### Data extract
- - - - - - -
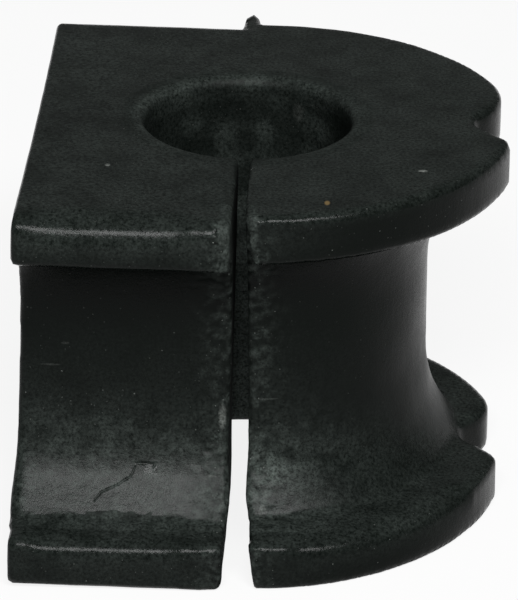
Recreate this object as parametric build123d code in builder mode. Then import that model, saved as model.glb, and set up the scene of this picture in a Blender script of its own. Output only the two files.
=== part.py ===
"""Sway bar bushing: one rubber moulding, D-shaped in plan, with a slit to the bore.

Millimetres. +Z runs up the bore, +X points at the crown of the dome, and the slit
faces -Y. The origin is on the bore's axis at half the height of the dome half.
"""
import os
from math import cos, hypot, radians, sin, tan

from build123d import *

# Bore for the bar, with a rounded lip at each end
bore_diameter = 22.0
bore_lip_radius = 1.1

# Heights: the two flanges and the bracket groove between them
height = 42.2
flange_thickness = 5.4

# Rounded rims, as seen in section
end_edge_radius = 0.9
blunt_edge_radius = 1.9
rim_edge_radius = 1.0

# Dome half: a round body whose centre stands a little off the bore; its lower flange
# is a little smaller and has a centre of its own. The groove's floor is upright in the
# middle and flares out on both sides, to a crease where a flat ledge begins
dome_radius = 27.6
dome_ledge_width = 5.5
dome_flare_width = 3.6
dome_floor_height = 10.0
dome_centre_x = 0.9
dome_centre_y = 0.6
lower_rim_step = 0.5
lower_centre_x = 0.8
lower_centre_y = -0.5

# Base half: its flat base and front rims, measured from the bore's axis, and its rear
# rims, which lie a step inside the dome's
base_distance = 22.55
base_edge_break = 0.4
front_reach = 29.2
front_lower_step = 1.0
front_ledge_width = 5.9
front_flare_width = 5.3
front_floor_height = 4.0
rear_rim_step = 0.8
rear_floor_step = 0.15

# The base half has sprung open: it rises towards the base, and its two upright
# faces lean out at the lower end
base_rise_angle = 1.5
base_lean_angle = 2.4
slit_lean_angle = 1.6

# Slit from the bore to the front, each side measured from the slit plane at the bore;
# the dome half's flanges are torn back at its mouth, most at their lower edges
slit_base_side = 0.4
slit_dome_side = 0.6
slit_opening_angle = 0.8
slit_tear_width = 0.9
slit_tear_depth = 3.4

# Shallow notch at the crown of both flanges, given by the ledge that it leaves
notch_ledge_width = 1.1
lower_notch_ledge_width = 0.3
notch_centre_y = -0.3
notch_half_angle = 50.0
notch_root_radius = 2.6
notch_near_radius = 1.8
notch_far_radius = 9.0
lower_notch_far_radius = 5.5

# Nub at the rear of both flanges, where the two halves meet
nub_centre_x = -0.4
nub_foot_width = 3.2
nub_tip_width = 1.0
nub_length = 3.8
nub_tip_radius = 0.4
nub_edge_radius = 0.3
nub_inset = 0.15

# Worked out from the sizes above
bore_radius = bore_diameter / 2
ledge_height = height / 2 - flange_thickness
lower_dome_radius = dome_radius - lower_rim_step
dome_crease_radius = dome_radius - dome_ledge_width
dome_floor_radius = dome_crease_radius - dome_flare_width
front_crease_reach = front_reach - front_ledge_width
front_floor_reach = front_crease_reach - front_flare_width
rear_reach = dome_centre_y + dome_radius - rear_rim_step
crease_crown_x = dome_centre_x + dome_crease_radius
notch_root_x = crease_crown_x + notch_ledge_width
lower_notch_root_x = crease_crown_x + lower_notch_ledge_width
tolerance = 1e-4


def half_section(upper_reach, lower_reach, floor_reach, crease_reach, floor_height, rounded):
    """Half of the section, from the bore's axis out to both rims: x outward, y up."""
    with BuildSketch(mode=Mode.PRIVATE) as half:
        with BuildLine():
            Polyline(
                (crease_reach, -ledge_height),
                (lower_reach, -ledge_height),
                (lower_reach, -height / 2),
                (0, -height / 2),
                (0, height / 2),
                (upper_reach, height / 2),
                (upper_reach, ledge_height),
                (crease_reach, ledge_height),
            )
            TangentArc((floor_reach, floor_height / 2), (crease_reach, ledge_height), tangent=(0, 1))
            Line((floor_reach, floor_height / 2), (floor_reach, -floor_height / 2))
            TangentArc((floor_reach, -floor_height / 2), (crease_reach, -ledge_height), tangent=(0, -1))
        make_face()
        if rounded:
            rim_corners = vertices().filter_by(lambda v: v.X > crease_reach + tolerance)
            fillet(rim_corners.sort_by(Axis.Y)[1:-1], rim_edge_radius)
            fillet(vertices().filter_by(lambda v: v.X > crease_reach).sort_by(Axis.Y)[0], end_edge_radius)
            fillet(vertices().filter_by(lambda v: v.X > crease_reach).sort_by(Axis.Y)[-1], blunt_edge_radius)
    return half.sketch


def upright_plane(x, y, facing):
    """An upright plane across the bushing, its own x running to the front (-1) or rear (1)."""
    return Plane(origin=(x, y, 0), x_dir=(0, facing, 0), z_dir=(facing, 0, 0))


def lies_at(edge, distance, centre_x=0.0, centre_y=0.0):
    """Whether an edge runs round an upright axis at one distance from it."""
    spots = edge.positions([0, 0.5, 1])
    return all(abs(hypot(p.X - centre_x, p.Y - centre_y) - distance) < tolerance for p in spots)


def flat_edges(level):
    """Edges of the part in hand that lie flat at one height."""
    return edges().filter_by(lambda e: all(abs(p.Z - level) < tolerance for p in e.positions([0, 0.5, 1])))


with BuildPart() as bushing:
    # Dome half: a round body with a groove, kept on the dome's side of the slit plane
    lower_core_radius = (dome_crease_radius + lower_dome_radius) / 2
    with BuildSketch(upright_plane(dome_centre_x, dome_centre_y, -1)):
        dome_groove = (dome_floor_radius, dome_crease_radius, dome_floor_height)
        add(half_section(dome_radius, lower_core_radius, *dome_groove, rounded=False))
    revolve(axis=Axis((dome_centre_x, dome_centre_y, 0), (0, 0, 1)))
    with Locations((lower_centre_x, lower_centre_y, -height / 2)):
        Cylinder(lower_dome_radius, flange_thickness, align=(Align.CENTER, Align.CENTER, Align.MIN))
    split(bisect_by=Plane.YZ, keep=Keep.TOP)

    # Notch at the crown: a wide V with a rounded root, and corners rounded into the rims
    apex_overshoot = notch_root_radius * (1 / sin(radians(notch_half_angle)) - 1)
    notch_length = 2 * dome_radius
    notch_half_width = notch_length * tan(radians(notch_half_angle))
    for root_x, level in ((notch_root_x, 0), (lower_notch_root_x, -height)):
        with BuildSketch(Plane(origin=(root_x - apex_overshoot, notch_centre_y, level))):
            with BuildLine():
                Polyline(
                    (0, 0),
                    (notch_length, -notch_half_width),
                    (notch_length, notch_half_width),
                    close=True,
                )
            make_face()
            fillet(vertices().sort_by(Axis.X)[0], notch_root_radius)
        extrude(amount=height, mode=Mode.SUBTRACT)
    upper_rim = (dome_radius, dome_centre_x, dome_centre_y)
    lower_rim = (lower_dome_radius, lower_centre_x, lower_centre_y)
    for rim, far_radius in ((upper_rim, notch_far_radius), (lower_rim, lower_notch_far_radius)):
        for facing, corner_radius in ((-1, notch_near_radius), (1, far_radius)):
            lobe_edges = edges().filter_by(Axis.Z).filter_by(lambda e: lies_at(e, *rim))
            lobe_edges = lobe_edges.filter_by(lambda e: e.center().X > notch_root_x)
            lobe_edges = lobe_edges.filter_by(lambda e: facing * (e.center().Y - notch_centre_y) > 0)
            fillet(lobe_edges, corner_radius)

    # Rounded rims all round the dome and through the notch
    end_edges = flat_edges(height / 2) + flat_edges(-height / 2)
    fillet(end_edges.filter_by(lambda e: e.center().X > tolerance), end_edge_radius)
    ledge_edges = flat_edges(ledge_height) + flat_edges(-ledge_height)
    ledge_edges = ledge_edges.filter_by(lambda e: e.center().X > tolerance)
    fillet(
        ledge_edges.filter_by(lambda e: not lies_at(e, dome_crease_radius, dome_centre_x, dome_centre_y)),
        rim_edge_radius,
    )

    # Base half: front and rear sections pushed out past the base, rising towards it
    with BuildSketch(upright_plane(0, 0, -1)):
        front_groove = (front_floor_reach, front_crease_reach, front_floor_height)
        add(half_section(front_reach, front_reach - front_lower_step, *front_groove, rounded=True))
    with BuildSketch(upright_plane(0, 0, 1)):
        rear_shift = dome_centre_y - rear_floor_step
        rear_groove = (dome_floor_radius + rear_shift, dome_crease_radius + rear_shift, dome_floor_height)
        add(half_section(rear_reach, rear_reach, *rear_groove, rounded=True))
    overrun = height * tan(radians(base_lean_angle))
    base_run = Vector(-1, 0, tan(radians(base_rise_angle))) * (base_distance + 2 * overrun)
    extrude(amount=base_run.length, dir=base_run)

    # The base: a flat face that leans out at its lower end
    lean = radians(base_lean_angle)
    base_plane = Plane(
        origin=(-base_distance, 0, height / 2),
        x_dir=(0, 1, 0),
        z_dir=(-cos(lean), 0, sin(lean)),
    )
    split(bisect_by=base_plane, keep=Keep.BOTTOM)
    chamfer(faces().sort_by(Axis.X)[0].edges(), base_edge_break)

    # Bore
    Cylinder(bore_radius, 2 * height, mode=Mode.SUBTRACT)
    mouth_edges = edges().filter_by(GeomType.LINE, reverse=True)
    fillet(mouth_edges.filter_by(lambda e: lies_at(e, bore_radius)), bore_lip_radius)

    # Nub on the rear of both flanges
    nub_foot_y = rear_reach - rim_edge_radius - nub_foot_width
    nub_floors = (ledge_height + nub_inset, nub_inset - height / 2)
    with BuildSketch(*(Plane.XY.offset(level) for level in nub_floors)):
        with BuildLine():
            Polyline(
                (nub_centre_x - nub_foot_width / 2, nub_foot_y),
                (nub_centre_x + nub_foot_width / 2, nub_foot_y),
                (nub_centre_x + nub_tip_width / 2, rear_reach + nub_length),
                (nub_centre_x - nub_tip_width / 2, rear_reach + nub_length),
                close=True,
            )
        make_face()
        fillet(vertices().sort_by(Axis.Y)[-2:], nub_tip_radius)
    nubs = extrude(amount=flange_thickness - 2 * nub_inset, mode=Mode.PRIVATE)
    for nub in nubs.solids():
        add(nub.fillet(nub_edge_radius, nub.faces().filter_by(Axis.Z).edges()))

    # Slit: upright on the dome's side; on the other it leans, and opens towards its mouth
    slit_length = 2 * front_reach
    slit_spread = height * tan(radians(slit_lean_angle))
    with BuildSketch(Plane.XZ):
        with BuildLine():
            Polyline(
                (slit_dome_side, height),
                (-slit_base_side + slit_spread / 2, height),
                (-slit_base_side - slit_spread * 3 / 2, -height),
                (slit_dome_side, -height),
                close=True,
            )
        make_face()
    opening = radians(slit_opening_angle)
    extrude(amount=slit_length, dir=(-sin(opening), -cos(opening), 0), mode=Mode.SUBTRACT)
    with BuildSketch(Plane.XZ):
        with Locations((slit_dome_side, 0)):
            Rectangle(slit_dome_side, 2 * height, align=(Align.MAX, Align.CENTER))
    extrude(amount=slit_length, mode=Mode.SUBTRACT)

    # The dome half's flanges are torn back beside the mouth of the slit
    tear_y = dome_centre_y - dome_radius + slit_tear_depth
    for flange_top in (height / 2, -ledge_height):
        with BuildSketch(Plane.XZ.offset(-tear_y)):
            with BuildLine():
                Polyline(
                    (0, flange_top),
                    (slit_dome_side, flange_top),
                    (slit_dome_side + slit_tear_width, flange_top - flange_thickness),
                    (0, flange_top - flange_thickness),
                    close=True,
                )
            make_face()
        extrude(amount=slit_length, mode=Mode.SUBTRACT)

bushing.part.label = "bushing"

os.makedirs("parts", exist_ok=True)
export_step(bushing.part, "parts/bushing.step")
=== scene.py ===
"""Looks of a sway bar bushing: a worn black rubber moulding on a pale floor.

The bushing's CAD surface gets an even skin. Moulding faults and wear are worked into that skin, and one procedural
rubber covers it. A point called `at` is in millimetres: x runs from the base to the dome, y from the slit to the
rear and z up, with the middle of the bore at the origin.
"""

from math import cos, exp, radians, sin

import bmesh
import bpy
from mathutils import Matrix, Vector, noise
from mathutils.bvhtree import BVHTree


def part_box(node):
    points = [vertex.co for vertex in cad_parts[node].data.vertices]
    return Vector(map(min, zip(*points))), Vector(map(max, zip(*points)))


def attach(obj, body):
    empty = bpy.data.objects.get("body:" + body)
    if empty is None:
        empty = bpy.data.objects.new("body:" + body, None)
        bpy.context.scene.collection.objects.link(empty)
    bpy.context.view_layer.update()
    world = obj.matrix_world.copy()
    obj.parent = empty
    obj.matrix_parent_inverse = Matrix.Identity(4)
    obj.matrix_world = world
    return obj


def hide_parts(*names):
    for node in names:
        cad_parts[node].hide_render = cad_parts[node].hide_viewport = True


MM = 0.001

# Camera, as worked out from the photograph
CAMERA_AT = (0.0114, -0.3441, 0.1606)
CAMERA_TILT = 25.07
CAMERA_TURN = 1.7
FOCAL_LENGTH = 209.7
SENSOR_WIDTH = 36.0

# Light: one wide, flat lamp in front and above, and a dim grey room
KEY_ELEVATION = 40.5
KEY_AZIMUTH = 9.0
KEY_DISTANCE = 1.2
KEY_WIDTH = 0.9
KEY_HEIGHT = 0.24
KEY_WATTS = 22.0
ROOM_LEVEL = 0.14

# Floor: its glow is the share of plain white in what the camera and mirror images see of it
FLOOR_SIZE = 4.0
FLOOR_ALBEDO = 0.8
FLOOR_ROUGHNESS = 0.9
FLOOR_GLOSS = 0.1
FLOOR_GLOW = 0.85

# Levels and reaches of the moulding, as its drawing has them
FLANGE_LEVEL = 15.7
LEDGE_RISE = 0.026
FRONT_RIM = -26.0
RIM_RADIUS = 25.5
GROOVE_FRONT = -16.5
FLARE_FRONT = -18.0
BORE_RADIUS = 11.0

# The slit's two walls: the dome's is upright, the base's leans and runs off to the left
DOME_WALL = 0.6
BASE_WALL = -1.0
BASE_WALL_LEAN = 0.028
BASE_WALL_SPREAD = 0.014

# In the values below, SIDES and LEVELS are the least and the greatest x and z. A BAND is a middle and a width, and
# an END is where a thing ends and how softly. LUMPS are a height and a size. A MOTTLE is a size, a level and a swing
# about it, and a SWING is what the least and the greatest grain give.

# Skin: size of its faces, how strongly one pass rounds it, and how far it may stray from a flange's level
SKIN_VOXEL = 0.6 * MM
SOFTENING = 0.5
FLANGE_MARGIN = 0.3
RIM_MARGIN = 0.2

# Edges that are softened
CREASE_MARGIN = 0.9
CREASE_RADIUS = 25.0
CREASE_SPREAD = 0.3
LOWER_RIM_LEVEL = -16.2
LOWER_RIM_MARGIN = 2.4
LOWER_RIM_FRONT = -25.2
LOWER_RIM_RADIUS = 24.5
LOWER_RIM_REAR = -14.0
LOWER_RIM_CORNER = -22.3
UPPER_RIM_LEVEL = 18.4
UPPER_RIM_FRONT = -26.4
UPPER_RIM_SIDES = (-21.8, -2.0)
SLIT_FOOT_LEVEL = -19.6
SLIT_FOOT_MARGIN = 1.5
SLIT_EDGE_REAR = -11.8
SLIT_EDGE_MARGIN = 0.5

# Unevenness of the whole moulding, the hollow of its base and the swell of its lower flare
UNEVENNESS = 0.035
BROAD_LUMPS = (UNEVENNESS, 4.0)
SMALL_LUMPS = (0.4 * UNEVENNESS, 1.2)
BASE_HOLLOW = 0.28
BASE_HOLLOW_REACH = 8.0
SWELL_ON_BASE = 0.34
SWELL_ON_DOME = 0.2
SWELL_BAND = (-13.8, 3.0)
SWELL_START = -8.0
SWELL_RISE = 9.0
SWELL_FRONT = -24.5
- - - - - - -
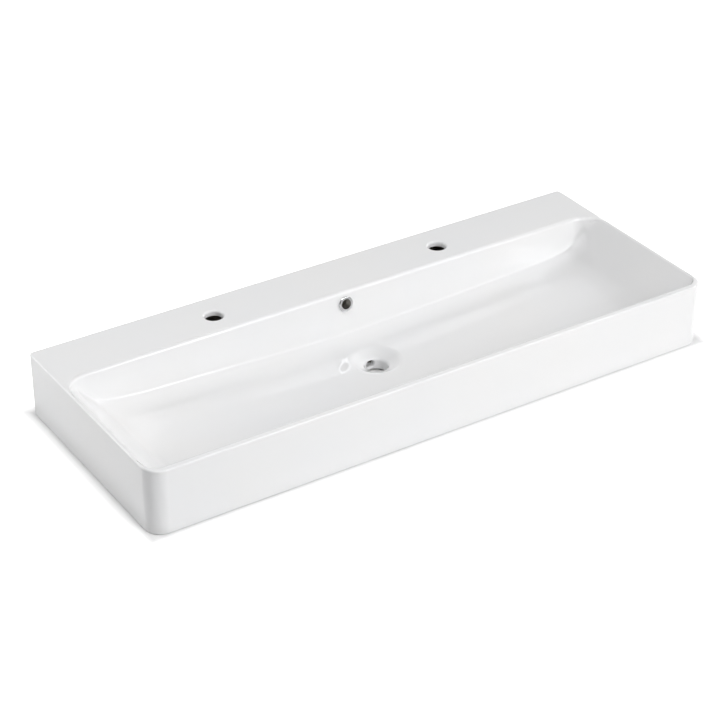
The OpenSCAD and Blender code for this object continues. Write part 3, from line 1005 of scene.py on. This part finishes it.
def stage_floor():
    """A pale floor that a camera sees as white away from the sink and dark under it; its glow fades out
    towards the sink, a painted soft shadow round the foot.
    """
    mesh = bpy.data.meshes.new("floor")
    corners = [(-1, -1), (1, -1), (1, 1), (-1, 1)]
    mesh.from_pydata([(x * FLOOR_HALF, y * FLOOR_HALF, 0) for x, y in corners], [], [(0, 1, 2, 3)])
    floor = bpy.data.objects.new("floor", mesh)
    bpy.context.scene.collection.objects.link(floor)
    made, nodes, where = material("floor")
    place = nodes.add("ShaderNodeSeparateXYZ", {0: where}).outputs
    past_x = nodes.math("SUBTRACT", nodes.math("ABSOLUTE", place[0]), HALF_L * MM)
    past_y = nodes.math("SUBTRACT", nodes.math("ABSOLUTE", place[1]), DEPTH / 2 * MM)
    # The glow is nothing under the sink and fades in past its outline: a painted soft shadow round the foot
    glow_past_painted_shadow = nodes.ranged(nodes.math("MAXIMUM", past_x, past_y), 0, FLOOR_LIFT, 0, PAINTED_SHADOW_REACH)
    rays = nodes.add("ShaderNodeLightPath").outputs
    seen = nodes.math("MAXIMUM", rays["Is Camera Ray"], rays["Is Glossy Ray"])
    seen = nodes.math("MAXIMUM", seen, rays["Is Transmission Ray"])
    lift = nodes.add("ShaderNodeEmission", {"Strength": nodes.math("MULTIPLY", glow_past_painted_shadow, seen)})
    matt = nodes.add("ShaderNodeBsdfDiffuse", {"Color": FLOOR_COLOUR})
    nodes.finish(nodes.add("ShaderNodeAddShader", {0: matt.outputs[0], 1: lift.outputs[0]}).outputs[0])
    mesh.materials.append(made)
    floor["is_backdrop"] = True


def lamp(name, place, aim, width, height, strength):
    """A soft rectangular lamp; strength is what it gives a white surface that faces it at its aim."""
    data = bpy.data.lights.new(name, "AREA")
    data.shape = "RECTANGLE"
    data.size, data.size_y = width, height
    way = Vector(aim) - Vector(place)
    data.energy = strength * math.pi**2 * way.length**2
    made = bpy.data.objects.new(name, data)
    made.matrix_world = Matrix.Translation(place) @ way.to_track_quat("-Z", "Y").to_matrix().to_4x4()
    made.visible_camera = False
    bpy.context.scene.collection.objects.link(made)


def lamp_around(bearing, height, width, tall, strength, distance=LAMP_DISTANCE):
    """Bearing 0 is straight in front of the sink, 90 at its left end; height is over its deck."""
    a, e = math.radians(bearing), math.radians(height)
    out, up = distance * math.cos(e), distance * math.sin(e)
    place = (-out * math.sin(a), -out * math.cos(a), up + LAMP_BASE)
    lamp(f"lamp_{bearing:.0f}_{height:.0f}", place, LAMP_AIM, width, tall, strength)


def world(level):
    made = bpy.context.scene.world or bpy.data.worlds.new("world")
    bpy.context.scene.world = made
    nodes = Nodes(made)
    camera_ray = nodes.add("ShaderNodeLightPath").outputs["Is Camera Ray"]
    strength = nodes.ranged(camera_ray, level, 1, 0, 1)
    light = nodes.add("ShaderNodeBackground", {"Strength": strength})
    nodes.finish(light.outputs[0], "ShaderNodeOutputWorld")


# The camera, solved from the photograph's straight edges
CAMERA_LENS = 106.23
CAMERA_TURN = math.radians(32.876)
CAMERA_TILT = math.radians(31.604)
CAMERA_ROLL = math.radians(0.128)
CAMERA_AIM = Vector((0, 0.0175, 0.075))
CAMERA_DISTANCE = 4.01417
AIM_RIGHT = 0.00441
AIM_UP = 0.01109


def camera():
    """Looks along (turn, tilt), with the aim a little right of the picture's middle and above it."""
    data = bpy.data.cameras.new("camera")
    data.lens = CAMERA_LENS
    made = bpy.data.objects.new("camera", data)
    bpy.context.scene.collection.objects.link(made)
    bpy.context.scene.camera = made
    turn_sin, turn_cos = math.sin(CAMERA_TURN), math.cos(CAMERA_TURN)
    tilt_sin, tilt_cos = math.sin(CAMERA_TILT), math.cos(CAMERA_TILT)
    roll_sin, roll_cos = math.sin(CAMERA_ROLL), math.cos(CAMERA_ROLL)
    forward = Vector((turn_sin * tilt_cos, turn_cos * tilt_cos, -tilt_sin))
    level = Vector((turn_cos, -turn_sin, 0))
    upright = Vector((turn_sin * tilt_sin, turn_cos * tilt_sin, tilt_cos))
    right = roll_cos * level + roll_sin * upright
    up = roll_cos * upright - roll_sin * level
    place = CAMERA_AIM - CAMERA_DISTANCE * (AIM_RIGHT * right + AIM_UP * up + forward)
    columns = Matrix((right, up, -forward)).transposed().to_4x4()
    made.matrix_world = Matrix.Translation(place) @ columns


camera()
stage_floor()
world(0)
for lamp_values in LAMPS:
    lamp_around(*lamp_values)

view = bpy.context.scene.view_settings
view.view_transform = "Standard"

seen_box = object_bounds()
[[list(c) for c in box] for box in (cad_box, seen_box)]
- - - - - - -
### Directive
From the entries above, select each line containing the string "link".

### Response to the exercise
        bpy.context.scene.collection.objects.link(empty)
    bpy.context.scene.collection.objects.link(floor)
    bpy.context.scene.collection.objects.link(made)
    bpy.context.scene.collection.objects.link(made)